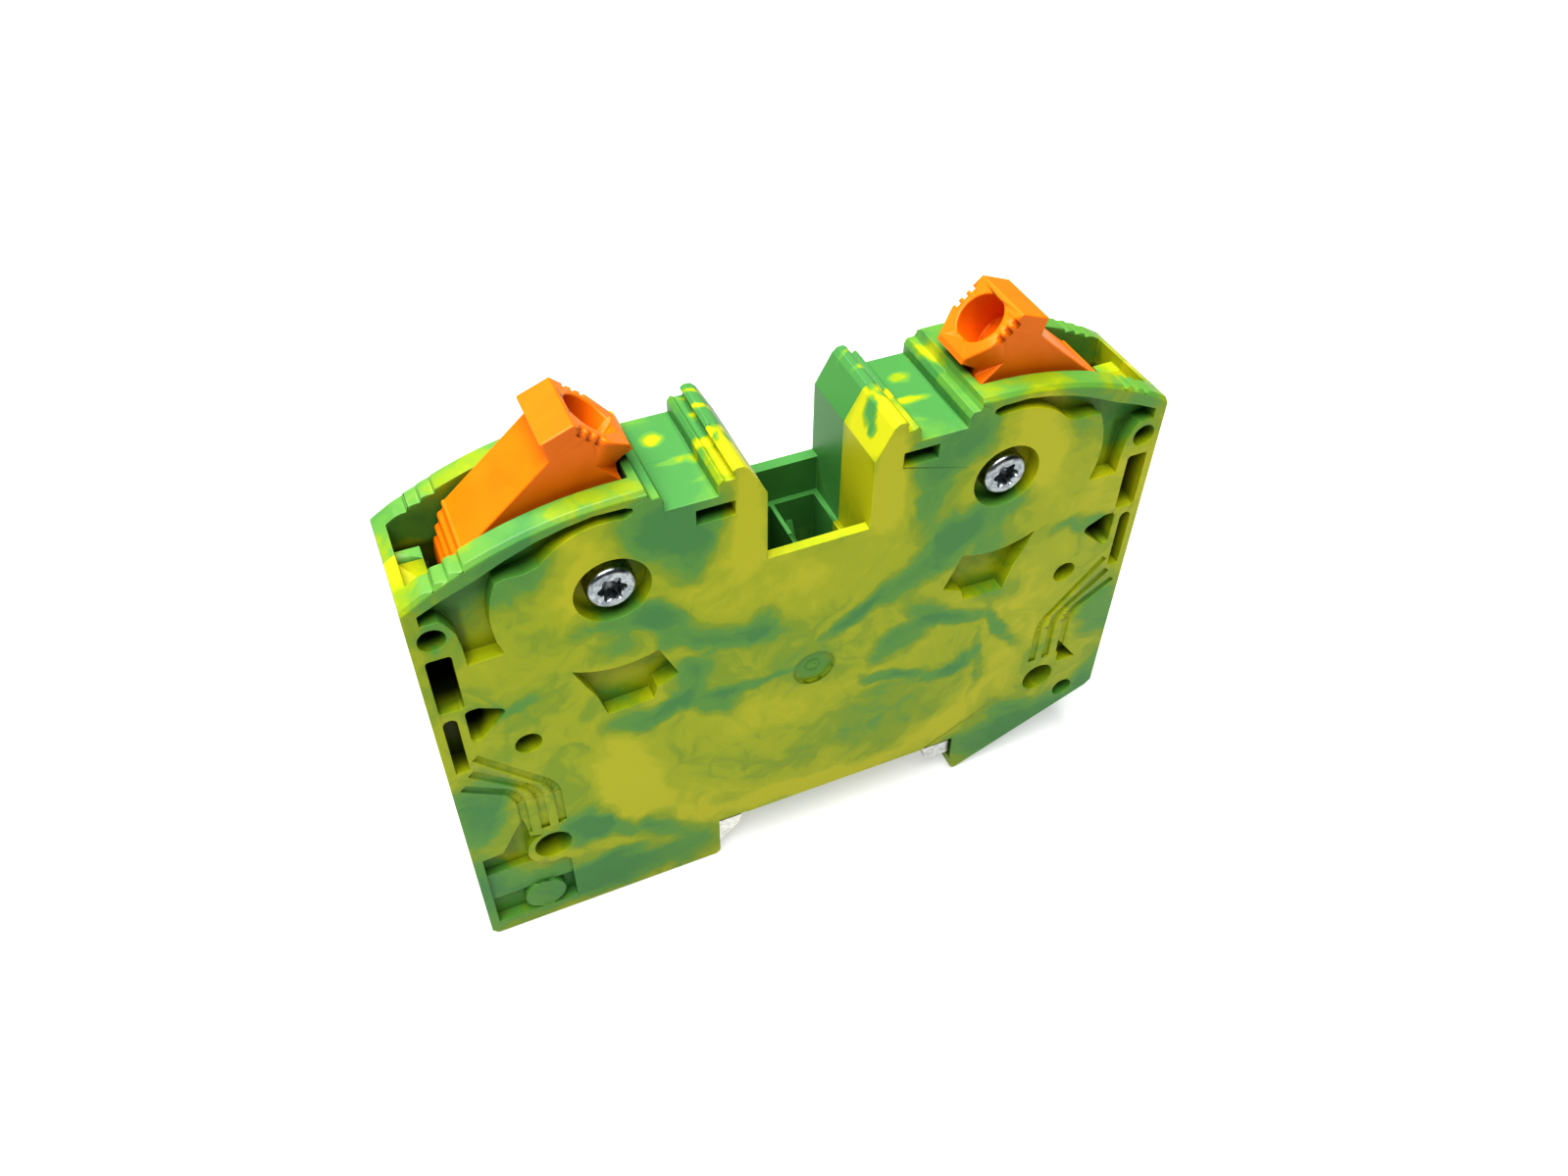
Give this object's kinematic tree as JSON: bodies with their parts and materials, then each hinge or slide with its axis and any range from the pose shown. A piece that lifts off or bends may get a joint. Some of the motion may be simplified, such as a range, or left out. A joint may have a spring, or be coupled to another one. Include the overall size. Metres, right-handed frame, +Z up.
---
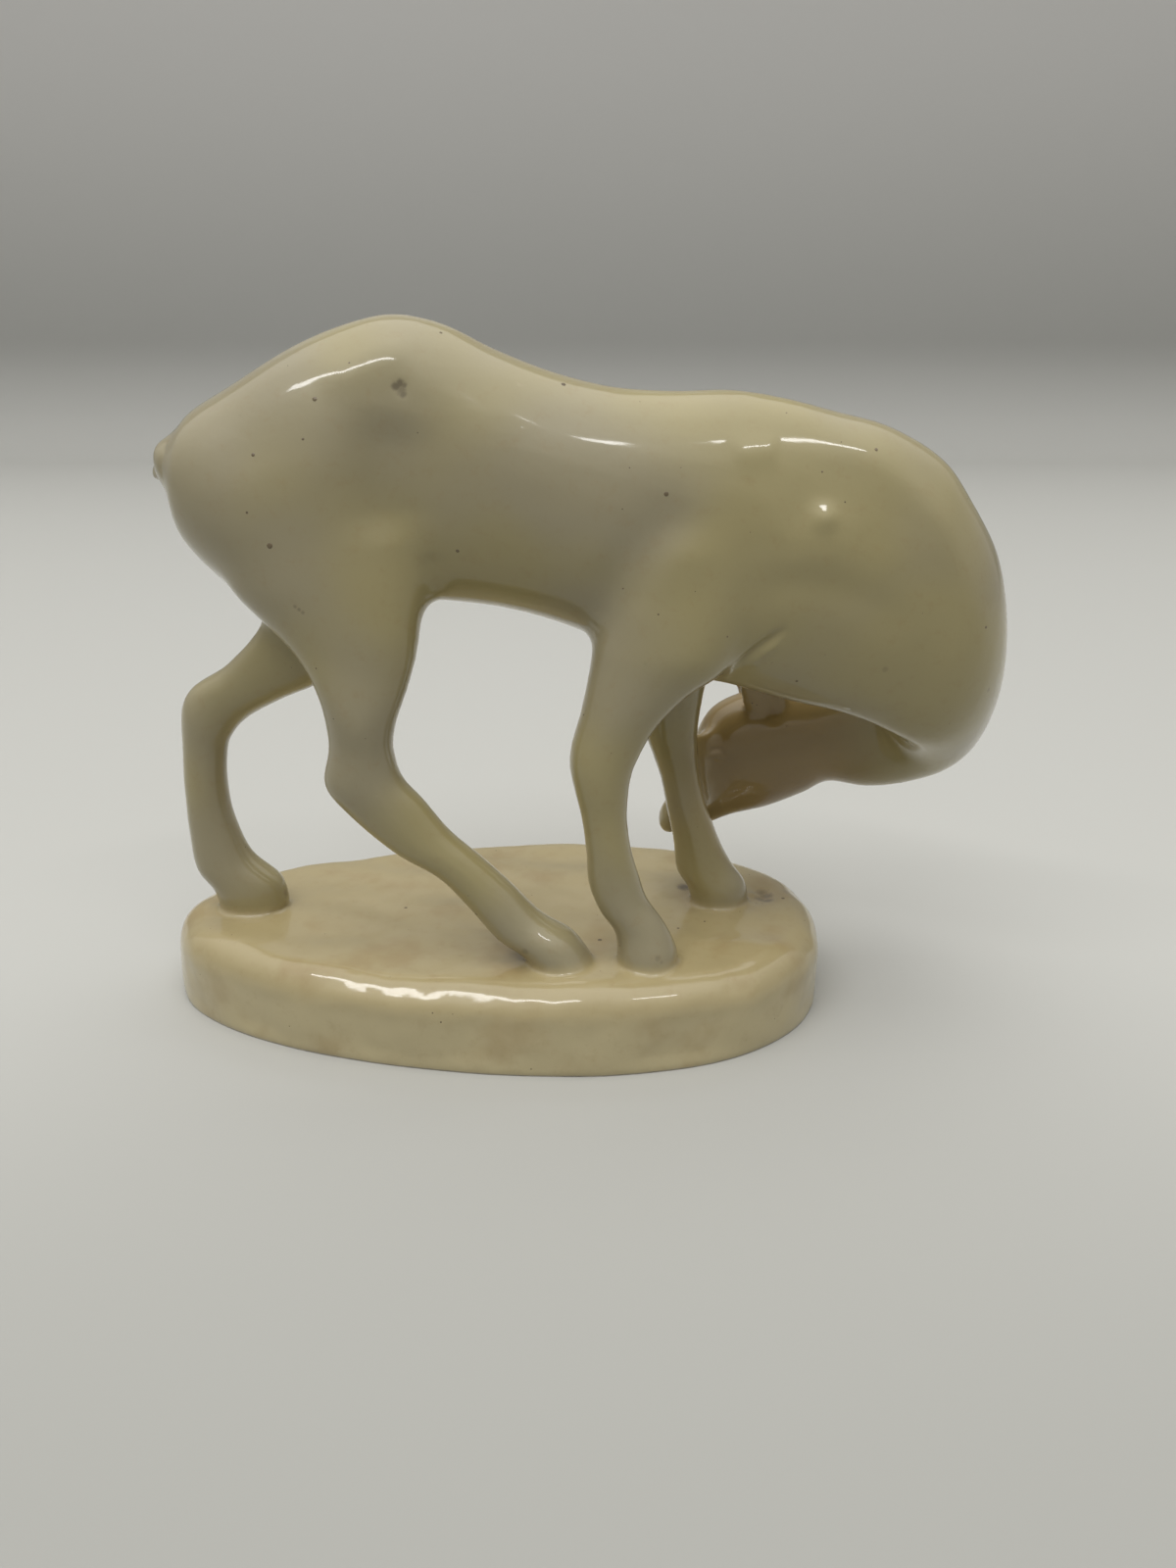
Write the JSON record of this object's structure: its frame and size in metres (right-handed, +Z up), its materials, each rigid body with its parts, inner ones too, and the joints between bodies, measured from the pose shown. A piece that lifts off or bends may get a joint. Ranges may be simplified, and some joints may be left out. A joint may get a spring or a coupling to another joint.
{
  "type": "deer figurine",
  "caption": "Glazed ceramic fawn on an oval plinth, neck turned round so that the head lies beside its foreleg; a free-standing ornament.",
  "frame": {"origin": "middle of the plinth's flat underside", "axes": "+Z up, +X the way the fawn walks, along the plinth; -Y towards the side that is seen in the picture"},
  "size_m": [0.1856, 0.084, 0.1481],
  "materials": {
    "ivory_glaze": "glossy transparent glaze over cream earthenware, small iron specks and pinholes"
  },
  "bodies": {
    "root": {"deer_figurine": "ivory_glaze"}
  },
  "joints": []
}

→ **Problem to solve**: Where does the word "bodies" appear in the listing? List each line that holds it.

→ **Full response**:
Give this object's kinematic tree as JSON: bodies with their parts and materials, then each hinge or slide with its axis and any range from the pose shown. A piece that lifts off or bends may get a joint. Some of the motion may be simplified, such as a range, or left out. A joint may have a spring, or be coupled to another one. Include the overall size. Metres, right-handed frame, +Z up.
Write the JSON record of this object's structure: its frame and size in metres (right-handed, +Z up), its materials, each rigid body with its parts, inner ones too, and the joints between bodies, measured from the pose shown. A piece that lifts off or bends may get a joint. Ranges may be simplified, and some joints may be left out. A joint may get a spring or a coupling to another joint.
  "bodies": {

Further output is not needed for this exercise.